Like a polar bear with horns
Biologist discovers rare albino muskox on Ellesmere Island
Watch out — that polar bear you see may actually turn out to be an albino muskox.
Mitch Campbell, a biologist with the Government of Nunavut in Arviat, told CanWest Global this week about the rare albino muskox he spotted during a recent aerial survey of Ellesmere Island.
When Campbell flew over a small herd, the bright-white muskox stood out “like a neon sign.”
“When you see an animal that’s normally very dark brown, when you see that animal pure white, it’s kind of heart-stopping,” he told CanWest.
Campbell is not the first to see an albino muskox in the High Arctic.
During waterfowl surveys in August 1971, Ernie Kuyt from the Canadian Wildlife Service saw a light-coloured muskox in the herd of 23 along the Atkinson Point River. In the journal Arctic, Kuyt described the muskox as a large adult of a “pale creamy-yellow” colour.

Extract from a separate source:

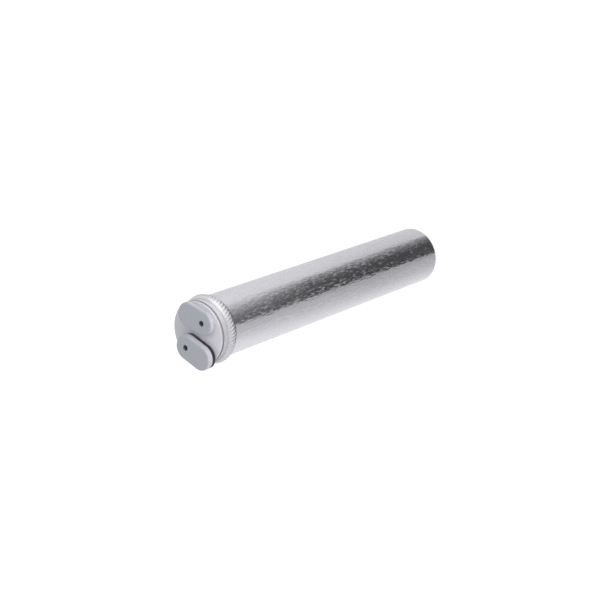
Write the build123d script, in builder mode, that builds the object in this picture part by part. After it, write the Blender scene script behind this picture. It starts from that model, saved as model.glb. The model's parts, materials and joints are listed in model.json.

Photographs taken at the time show the muskox was accompanied by a yearling of normal brown colour.
“We were unable to get a good look at the cow’s horns but they appeared paler than in muskoxen,” Kuyt wrote.
Early explorer Frederic Mcdougall saw another adult albino cow muskox on June 18, 1853, at Cape Smyth, Melville Island. That muskox was followed by a black calf.
Albinism, which comes from Latin word albus, meaning “white,” is a lack of pigmentation in the eyes, skin and hair. It is an inherited condition resulting from the combination of recessive genes passed from both parents of an individual, which is known to affect mammals, fish, birds, reptiles, and amphibians.
The gene prevents the body from making the usual amounts of a pigment called melanin that protects the skin from ultraviolet light coming from the sun.
Organisms with albinism lack this protective pigment in their skin, and can burn easily from exposure to the sun as a result. Lack of melanin in the eye also results in problems with vision.
However, albinos are generally as healthy as the rest of their species, with growth and development occurring as normal.
But some lose their protective camouflage and are unable to conceal themselves, so the survival rate of albino animals in the wild is low.